En Murcia siempre empieza el curso escolar antes que en la práctica totalidad de comunidades autónomas. Con el calor que hace por aquí a principios de septiembre, la medida parece sadismo puro. Pero tiene un fin propagandístico: el consejero de educación de turno puede dar su rueda de prensa diciendo que somos los más estrictos, eficientes y responsables, y por eso nuestros estudiantes empiezan el curso antes que nadie.
Todos sabemos que esas primeras semanas serán totalmente improductivas porque el septiembre murciano es mucho más caluroso que el julio madrileño, y además el aire acondicionado brilla por su ausencia en nuestras aulas (mención aparte merecen los centenares de estudiantes a quienes les toca dar clase directamente en barracones). Y sabemos que, como todos los años, nuestra comunidad volverá a estar a la cabeza de España en fracaso escolar, porque lo importante no es empezar el curso 15 días antes sino invertir en educación y no en aeropuertos sin aviones. Pero a nuestros políticos sólo les importa cubrir el expediente y dar una falsa imagen de rigor y responsabilidad.
Esto me vino a la cabeza cuando, hace unos días, leí que en Francia se permite salir a los ciudadanos (sometidos a estado de alarma como nosotros) a pasear durante una hora, siempre que no se alejen más de 1 km de su domicilio. Deben caminar solos salvo que convivan con más gente en su casa, en cuyo caso podrán ir acompañados de ellos.
En España esto se encuentra terminantemente prohibido, tanto si eres padre de un niño de 3 años que está desesperado por no salir de casa desde hace 1 mes como si vives en una infravivienda de 10 metros cuadrados. Pero, curiosamente, sí se te permite (es más, se te obliga en muchos casos a) ir a trabajar todos los días permaneciendo horas en metros y autobuses atestados. A modo de ejemplo, en Murcia gobierna el PP (que pedía la paralización de toda actividad económica no esencial) y las obras públicas dependientes del Ayuntamiento siguen como siempre, con los trabajadores operando como cualquier día.

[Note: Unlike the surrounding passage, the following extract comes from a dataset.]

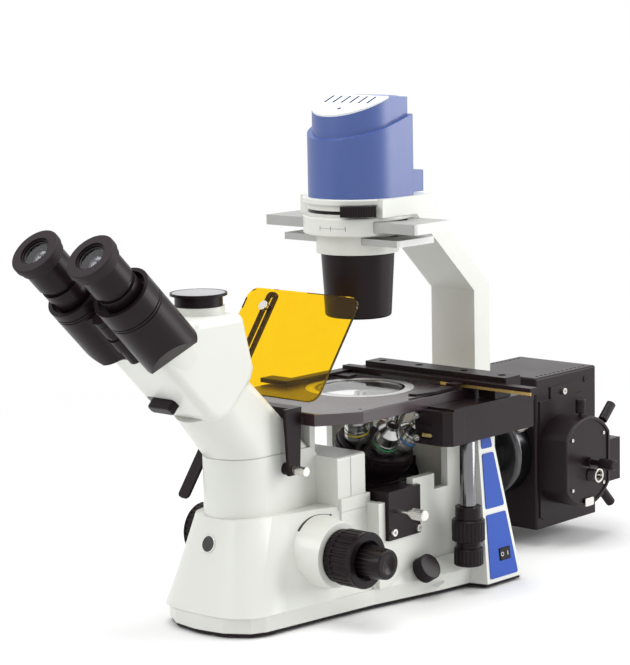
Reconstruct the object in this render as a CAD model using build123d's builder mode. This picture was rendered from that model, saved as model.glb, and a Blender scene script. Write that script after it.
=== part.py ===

Si hubiésemos hecho como en Italia y paralizado toda actividad económica no esencial, comprendería la prohibición de salir a la calle. Pero no entiendo que, en lugar de establecer un régimen de salidas como el francés (que minimiza el riesgo de contagios y garantiza una mínima calidad de vida), se imponga una prohibición radical mientras se mantienen otras actividades infinitamente más peligrosas. Y así nos encontramos con la paradoja de que el mileurista que vive con su mujer y su hijo en un apartamento de 30 metros cuadrados, no puede sacarle a pasear media hora el domingo a la puerta de su casa, pero debe hacinarse con 100 más en un vagón de metro el resto de la semana. La triste costumbre de nuestros gobernantes de cubrir el expediente anteponiendo las apariencias al bien común e ignorando a toda la gente que, por sus circunstancias habitacionales, personales y familiares, está pasándolo realmente mal por no poder salir a la puerta de la calle. Pero claro, el bienestar de esa gente no vale tanto como los dividendos de las constructoras que siguen levantando edificios como cualquier día.